Choqué d’entendre de tels mots venant de la bouche de la seconde héritière au trône de l’Empire, Magellan se tourna vers cette fille qu’il savait précoce, mais que personne ne s’imaginerait tenir de telles paroles à son âge, et encore moins dues à son rang.
— T’es sérieuse ?
Lucinda lui rendit son regard, et il lut dans ses yeux, la braise qu’il avait vue dans ceux de son père un an auparavant.
— Plus que jamais.
Paddy arriva alors devant eux, couvert de sueur, et leur prit à chacun la main.
— Vous venez ? Lulu est trop fort, on arrive pas à l’attraper.
Et autant pour son meilleur ami que pour celle qui allait finalement devenir une amie proche, il répondit.
— Foutons-lui sa raclée ensemble.
Cette nuit allait être la dernière, où les deux amis pourraient partager le même lit, comme à leurs jeunes années, Paddy et Magellan se trouvant séparés pour l’année à venir, et ce au minimum. Car même si tous deux continuaient leurs études sur le campus impérial, ils ne seraient plus logés dans la même chambre ni le même bâtiment. Et alors que la formation de Paddy l’emmènerait très vite sur le terrain, puis sur le champ de bataille, pour des missions toujours plus périlleuses, celle de Magellan le ferait rester plusieurs années au sein de l’académie, afin d’apprendre les nombreuses disciplines nécessaires à l’exercice de la médecine, avant de partir à son tour sur le terrain comme officier médical. Mais comme tous ces camarades, Magellan espérait secrètement que son meilleur ami arrêterait de s’entêter à vouloir suivre les traces de Lucas, son premier amour, duquel il n’était toujours pas guéri. Il en avait toujours voulu à Lucas d’avoir brisé le cœur de son ami en ne s’étant jamais rendu compte des sentiments profonds de Paddy envers lui, ce dernier n’ayant, jusqu’à récemment, d’yeux que pour Lucinda. Désormais, tout ce que désirait Magellan fut que son meilleur ami trouve le bonheur, et il savait que pour ce faire, il devrait s’éloigner aussi loin que possible de cet Empire de malheur.

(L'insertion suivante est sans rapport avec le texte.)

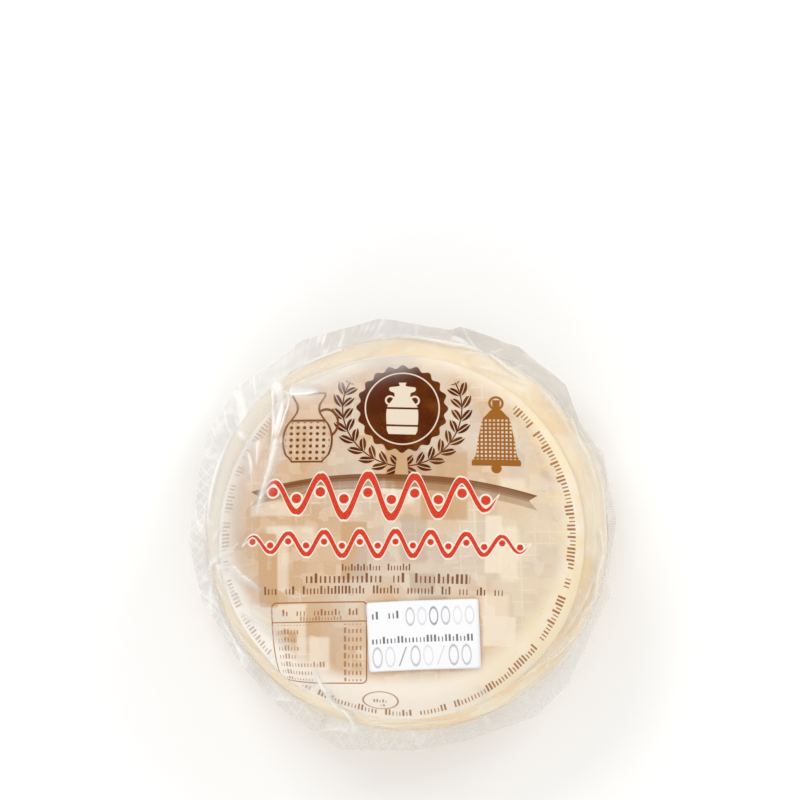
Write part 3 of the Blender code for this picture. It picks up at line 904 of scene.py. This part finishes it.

Paddy avait fini par s’endormir dans ses bras, épuisé de nouveau par ses larmes, et bercé par les mouvements de ce train les conduisant de nouveau vers le campus de l’Académie impériale. Il ne savait pas si sur la couchette en face de la leur, Caleb et Avery dormaient, qu’ils remercieraient toujours d’avoir partagé leur famille avec son si précieux ami.
Il chuchota alors à l’oreille de son compagnon de toujours.
— Dors, mon gentil Paddy, ton chevalier Tortue pour toujours te protègera.